Write out the data again in full, exactly as it reads.

■ Recorded information ■
════════
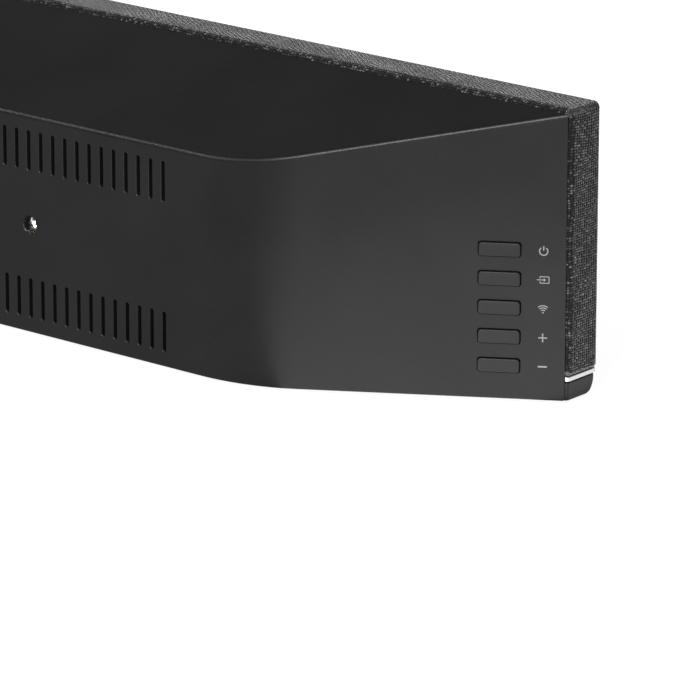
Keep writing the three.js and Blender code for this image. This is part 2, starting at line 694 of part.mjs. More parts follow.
/** The frame under the cloth: a tray with windows, and pegs that push into the baffle. */
function grilleFrame() {
  const low = CLOTH_BOTTOM + FRAME_HOLLOW;
  const high = HEIGHT - FRAME_HOLLOW;
  const inside = HALF - FRAME_HOLLOW;
  const tools = [box(-inside, inside, FRAME_BACK, GRILLE_REAR + PAST, low, high)];
  const halfWindow = (windowCentre(1) - windowCentre(0) - WINDOW_BAR) / 2;
  for (let i = 0; i < WINDOW_COUNT; i++) {
    const x = windowCentre(i);
    const window = roundedRectangle(
      x - halfWindow, x + halfWindow, low + WINDOW_RIM, high - WINDOW_RIM, WINDOW_RADIUS,
    );
    tools.push(acrossY(window, FRONT_Y, FRAME_BACK + PAST, 1));
  }
  const tray = solid(grilleBlock(FRAME_INSET, GRILLE_REAR)).subtract(joined(tools));
  const peg = (x) => rod(PEG_RADIUS, x, DRIVER_Z, FRAME_BACK - MERGE, BAFFLE_BACK, FEW_SIDES);
  const pegs = barPositions().map(peg);
  return geometryOf(tray.add(joined(pegs)));
}

/** Outline from above of a band round the front and ends, to the grille's rear edge. */
function bandPlan(inset, rear) {
  const [half, front, radius] = [HALF - inset, FRONT_Y + inset, PLAN_CORNER_RADIUS];
  const shape = new THREE.Shape();
  shape.moveTo(half, rear);
  shape.lineTo(-half, rear);
  shape.absarc(-half + radius, front + radius, radius, Math.PI, 1.5 * Math.PI);
  shape.absarc(half - radius, front + radius, radius, 1.5 * Math.PI, 2 * Math.PI);
  return shape;
}

function trimStrip() {
  const plate = upwards(bandPlan(STRIP_INSET, GRILLE_REAR), STRIP_LOW, STRIP_HIGH);
  const inside = HALF - STRIP_BAND;
  const space = box(-inside, inside, FRONT_Y + STRIP_BAND, GRILLE_REAR + PAST, 0, HEIGHT);
  return cut(plate, [space]);
}

/** The cap under the trim strip: a channel, open at the top, with a round lower front edge. */
function bottomCap() {
  const [front, top] = [FRONT_Y + CAP_INSET, STRIP_LOW - FIT_GAP];
  const section = new THREE.Shape();
  section.moveTo(GRILLE_REAR, BASE_Z);
  section.lineTo(GRILLE_REAR, top);
  section.lineTo(front, top);
  const [arcY, arcZ] = [front + CAP_EDGE_RADIUS, BASE_Z + CAP_EDGE_RADIUS];
  section.absarc(arcY, arcZ, CAP_EDGE_RADIUS, Math.PI, 1.5 * Math.PI);
  const bar = solid(alongX(section, -HALF, HALF));
  const ends = solid(upwards(bandPlan(CAP_INSET, GRILLE_REAR + PAST), 0, HEIGHT));
  const inside = HALF - CAP_INSET - CAP_WALL;
  const floor = BASE_Z + CAP_WALL;
  const rear = GRILLE_REAR - CAP_WALL;
  const near = front + CAP_WALL + CAP_EDGE_THICKENING;
  const channel = solid(box(-inside, inside, near, rear, floor, top + PAST));
  return geometryOf(bar.intersect(ends).subtract(channel));
}

// ---- loudspeaker drivers, turned around +Y, which is towards the listener once they are fitted

function driverBasket() {
  const ring = turnedRing(
    [
      [FLANGE_BORE, FLANGE_FRONT],
      [FLANGE_RADIUS, FLANGE_FRONT],
      [FLANGE_RADIUS, FLANGE_BACK],
      [BASKET_RADIUS, FLANGE_BACK],
      [BASKET_RADIUS, -BAFFLE_THICKNESS],
      [BACK_PLATE_RADIUS, -BASKET_DEPTH],
      [GAP_OUTER, -BASKET_DEPTH],
      [GAP_OUTER, -BASKET_DEPTH + BASKET_WALL],
      [BACK_PLATE_RADIUS - BASKET_WALL, -BASKET_DEPTH + BASKET_WALL],
      [FLANGE_BORE, -BAFFLE_THICKNESS],
    ],
    DRIVER_STEPS,
  );
  return cut(ring, driverScrewHoles(FLANGE_BACK, FLANGE_FRONT));
}

function driverScrewHoles(back, front) {
  const radius = DRIVER_SCREW.shank + FIT_GAP;
  const hole = ([dx, dz]) => rod(radius, dx, dz, back - FIT_GAP, front + PAST, FEW_SIDES);
  return driverScrewPlaces().map(hole);
}

function driverMagnet() {
  const plate = -BASKET_DEPTH - FIT_GAP;
  const back = plate - MAGNET_LENGTH;
  return turned(
    [
      [0, -FORMER_DEPTH + POLE_RISE],
      [GAP_INNER, -FORMER_DEPTH + POLE_RISE],
      [GAP_INNER, -FORMER_DEPTH - POLE_DROP],
      [GAP_OUTER, -FORMER_DEPTH - POLE_DROP],
      [GAP_OUTER, plate],
      [MAGNET_RADIUS, plate],
      [MAGNET_RADIUS, back],
      [0, back],
    ],
    DRIVER_STEPS,
  );
}

function driverCone() {
  const rim = FLANGE_FRONT;
  return turnedRing(
    [
      [CONE_RADIUS, rim],
      [CONE_RADIUS, rim - CONE_THICKNESS],
      [FORMER_OUTER, -CONE_NECK_DEPTH],
      [FORMER_OUTER, -FORMER_DEPTH],
      [FORMER_INNER, -FORMER_DEPTH],
      [FORMER_INNER, -CONE_NECK_DEPTH + CONE_THICKNESS],
    ],
    DRIVER_STEPS,
  );
}

function dustCap() {
  return turned([...DUST_CAP_OUTSIDE, ...DUST_CAP_INSIDE], DRIVER_STEPS);
}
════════
■ Final answer ■
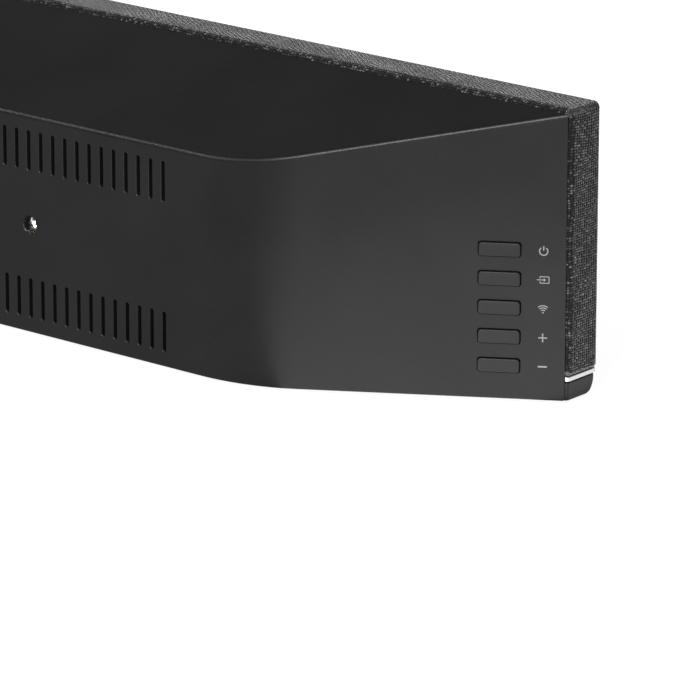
Keep writing the three.js and Blender code for this image. This is part 2, starting at line 694 of part.mjs. More parts follow.
/** The frame under the cloth: a tray with windows, and pegs that push into the baffle. */
function grilleFrame() {
  const low = CLOTH_BOTTOM + FRAME_HOLLOW;
  const high = HEIGHT - FRAME_HOLLOW;
  const inside = HALF - FRAME_HOLLOW;
  const tools = [box(-inside, inside, FRAME_BACK, GRILLE_REAR + PAST, low, high)];
  const halfWindow = (windowCentre(1) - windowCentre(0) - WINDOW_BAR) / 2;
  for (let i = 0; i < WINDOW_COUNT; i++) {
    const x = windowCentre(i);
    const window = roundedRectangle(
      x - halfWindow, x + halfWindow, low + WINDOW_RIM, high - WINDOW_RIM, WINDOW_RADIUS,
    );
    tools.push(acrossY(window, FRONT_Y, FRAME_BACK + PAST, 1));
  }
  const tray = solid(grilleBlock(FRAME_INSET, GRILLE_REAR)).subtract(joined(tools));
  const peg = (x) => rod(PEG_RADIUS, x, DRIVER_Z, FRAME_BACK - MERGE, BAFFLE_BACK, FEW_SIDES);
  const pegs = barPositions().map(peg);
  return geometryOf(tray.add(joined(pegs)));
}

/** Outline from above of a band round the front and ends, to the grille's rear edge. */
function bandPlan(inset, rear) {
  const [half, front, radius] = [HALF - inset, FRONT_Y + inset, PLAN_CORNER_RADIUS];
  const shape = new THREE.Shape();
  shape.moveTo(half, rear);
  shape.lineTo(-half, rear);
  shape.absarc(-half + radius, front + radius, radius, Math.PI, 1.5 * Math.PI);
  shape.absarc(half - radius, front + radius, radius, 1.5 * Math.PI, 2 * Math.PI);
  return shape;
}

function trimStrip() {
  const plate = upwards(bandPlan(STRIP_INSET, GRILLE_REAR), STRIP_LOW, STRIP_HIGH);
  const inside = HALF - STRIP_BAND;
  const space = box(-inside, inside, FRONT_Y + STRIP_BAND, GRILLE_REAR + PAST, 0, HEIGHT);
  return cut(plate, [space]);
}

/** The cap under the trim strip: a channel, open at the top, with a round lower front edge. */
function bottomCap() {
  const [front, top] = [FRONT_Y + CAP_INSET, STRIP_LOW - FIT_GAP];
  const section = new THREE.Shape();
  section.moveTo(GRILLE_REAR, BASE_Z);
  section.lineTo(GRILLE_REAR, top);
  section.lineTo(front, top);
  const [arcY, arcZ] = [front + CAP_EDGE_RADIUS, BASE_Z + CAP_EDGE_RADIUS];
  section.absarc(arcY, arcZ, CAP_EDGE_RADIUS, Math.PI, 1.5 * Math.PI);
  const bar = solid(alongX(section, -HALF, HALF));
  const ends = solid(upwards(bandPlan(CAP_INSET, GRILLE_REAR + PAST), 0, HEIGHT));
  const inside = HALF - CAP_INSET - CAP_WALL;
  const floor = BASE_Z + CAP_WALL;
  const rear = GRILLE_REAR - CAP_WALL;
  const near = front + CAP_WALL + CAP_EDGE_THICKENING;
  const channel = solid(box(-inside, inside, near, rear, floor, top + PAST));
  return geometryOf(bar.intersect(ends).subtract(channel));
}

// ---- loudspeaker drivers, turned around +Y, which is towards the listener once they are fitted

function driverBasket() {
  const ring = turnedRing(
    [
      [FLANGE_BORE, FLANGE_FRONT],
      [FLANGE_RADIUS, FLANGE_FRONT],
      [FLANGE_RADIUS, FLANGE_BACK],
      [BASKET_RADIUS, FLANGE_BACK],
      [BASKET_RADIUS, -BAFFLE_THICKNESS],
      [BACK_PLATE_RADIUS, -BASKET_DEPTH],
      [GAP_OUTER, -BASKET_DEPTH],
      [GAP_OUTER, -BASKET_DEPTH + BASKET_WALL],
      [BACK_PLATE_RADIUS - BASKET_WALL, -BASKET_DEPTH + BASKET_WALL],
      [FLANGE_BORE, -BAFFLE_THICKNESS],
    ],
    DRIVER_STEPS,
  );
  return cut(ring, driverScrewHoles(FLANGE_BACK, FLANGE_FRONT));
}

function driverScrewHoles(back, front) {
  const radius = DRIVER_SCREW.shank + FIT_GAP;
  const hole = ([dx, dz]) => rod(radius, dx, dz, back - FIT_GAP, front + PAST, FEW_SIDES);
  return driverScrewPlaces().map(hole);
}

function driverMagnet() {
  const plate = -BASKET_DEPTH - FIT_GAP;
  const back = plate - MAGNET_LENGTH;
  return turned(
    [
      [0, -FORMER_DEPTH + POLE_RISE],
      [GAP_INNER, -FORMER_DEPTH + POLE_RISE],
      [GAP_INNER, -FORMER_DEPTH - POLE_DROP],
      [GAP_OUTER, -FORMER_DEPTH - POLE_DROP],
      [GAP_OUTER, plate],
      [MAGNET_RADIUS, plate],
      [MAGNET_RADIUS, back],
      [0, back],
    ],
    DRIVER_STEPS,
  );
}

function driverCone() {
  const rim = FLANGE_FRONT;
  return turnedRing(
    [
      [CONE_RADIUS, rim],
      [CONE_RADIUS, rim - CONE_THICKNESS],
      [FORMER_OUTER, -CONE_NECK_DEPTH],
      [FORMER_OUTER, -FORMER_DEPTH],
      [FORMER_INNER, -FORMER_DEPTH],
      [FORMER_INNER, -CONE_NECK_DEPTH + CONE_THICKNESS],
    ],
    DRIVER_STEPS,
  );
}

function dustCap() {
  return turned([...DUST_CAP_OUTSIDE, ...DUST_CAP_INSIDE], DRIVER_STEPS);
}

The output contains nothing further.